* Task instructions: Your task is to quote the listing below exactly, beginning with its first line and ending on the line bearing "rim_wave, face_wave, wave_length".

* Dataset content:
'''
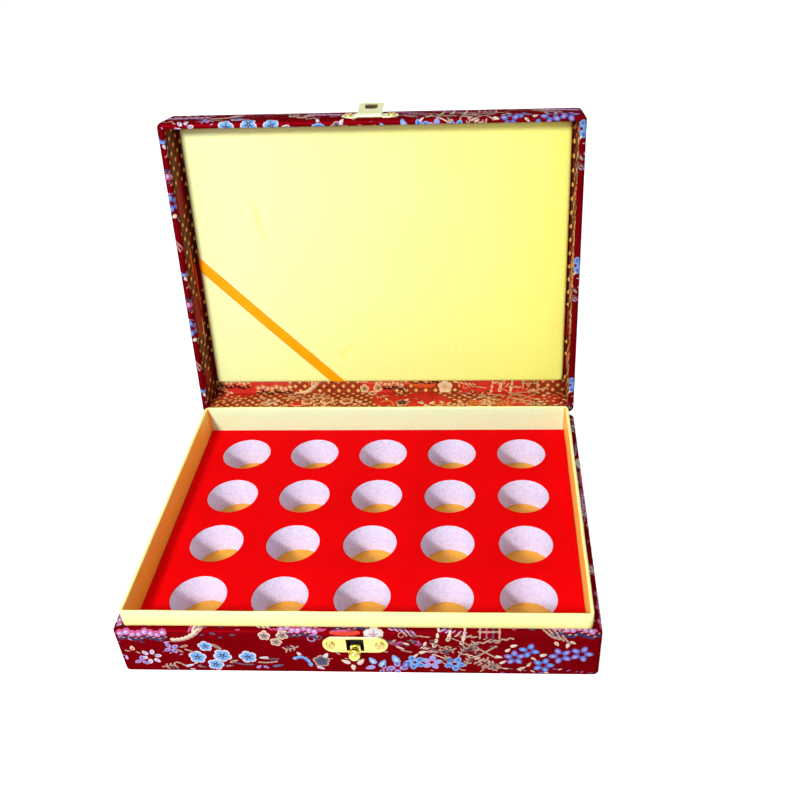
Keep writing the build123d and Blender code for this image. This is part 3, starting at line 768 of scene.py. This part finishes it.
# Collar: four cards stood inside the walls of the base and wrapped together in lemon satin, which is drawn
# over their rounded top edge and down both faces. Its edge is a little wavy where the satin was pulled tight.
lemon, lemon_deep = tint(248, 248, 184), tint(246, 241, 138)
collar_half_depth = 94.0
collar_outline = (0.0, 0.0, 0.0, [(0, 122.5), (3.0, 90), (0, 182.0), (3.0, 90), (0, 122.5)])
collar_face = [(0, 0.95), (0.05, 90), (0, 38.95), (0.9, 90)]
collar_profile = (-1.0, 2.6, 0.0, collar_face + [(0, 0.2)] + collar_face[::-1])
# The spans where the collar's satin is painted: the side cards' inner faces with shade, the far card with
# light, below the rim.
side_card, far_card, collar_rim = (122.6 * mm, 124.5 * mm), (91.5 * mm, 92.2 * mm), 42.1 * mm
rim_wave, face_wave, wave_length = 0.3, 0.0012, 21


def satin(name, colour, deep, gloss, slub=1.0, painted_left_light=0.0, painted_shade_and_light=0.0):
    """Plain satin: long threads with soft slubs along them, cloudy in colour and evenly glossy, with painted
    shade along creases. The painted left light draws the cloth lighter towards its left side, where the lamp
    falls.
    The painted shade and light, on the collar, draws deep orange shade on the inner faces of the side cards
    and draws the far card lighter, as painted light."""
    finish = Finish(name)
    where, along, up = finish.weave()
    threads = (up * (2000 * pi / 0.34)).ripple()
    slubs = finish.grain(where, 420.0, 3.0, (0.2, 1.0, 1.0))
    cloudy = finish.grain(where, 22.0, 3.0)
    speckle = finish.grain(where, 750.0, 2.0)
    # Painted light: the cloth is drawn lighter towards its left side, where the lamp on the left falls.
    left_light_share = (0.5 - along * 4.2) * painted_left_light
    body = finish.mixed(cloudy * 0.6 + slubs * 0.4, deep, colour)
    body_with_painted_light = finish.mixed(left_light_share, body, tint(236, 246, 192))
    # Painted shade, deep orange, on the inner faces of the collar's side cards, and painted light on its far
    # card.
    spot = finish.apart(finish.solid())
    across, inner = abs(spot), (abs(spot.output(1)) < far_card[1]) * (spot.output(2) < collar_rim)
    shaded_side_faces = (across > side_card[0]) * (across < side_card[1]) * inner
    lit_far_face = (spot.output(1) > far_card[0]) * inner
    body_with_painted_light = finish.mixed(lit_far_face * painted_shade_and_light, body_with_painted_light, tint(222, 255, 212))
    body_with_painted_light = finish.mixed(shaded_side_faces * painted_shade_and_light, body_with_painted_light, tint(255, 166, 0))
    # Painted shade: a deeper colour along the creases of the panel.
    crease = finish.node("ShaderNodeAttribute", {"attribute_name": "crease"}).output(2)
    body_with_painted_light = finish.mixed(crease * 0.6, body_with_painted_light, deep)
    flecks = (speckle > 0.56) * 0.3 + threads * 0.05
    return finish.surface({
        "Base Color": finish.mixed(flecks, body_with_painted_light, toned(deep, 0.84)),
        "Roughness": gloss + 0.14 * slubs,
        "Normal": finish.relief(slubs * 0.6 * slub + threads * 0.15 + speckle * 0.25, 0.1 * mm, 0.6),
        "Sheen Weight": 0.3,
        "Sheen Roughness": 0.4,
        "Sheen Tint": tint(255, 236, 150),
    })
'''
* Result of the task:
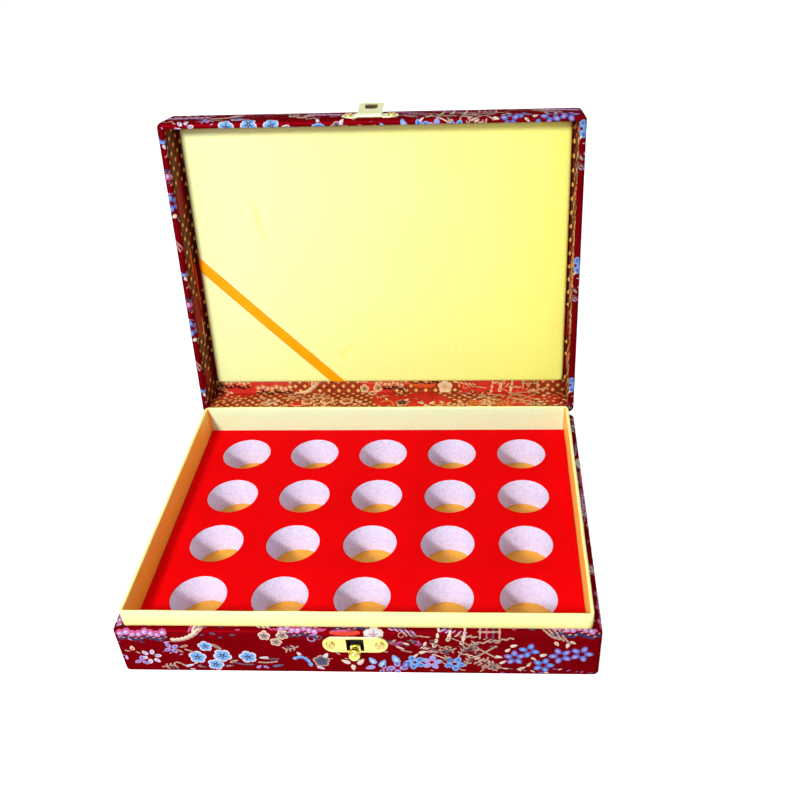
Keep writing the build123d and Blender code for this image. This is part 3, starting at line 768 of scene.py. This part finishes it.
# Collar: four cards stood inside the walls of the base and wrapped together in lemon satin, which is drawn
# over their rounded top edge and down both faces. Its edge is a little wavy where the satin was pulled tight.
lemon, lemon_deep = tint(248, 248, 184), tint(246, 241, 138)
collar_half_depth = 94.0
collar_outline = (0.0, 0.0, 0.0, [(0, 122.5), (3.0, 90), (0, 182.0), (3.0, 90), (0, 122.5)])
collar_face = [(0, 0.95), (0.05, 90), (0, 38.95), (0.9, 90)]
collar_profile = (-1.0, 2.6, 0.0, collar_face + [(0, 0.2)] + collar_face[::-1])
# The spans where the collar's satin is painted: the side cards' inner faces with shade, the far card with
# light, below the rim.
side_card, far_card, collar_rim = (122.6 * mm, 124.5 * mm), (91.5 * mm, 92.2 * mm), 42.1 * mm
rim_wave, face_wave, wave_length = 0.3, 0.0012, 21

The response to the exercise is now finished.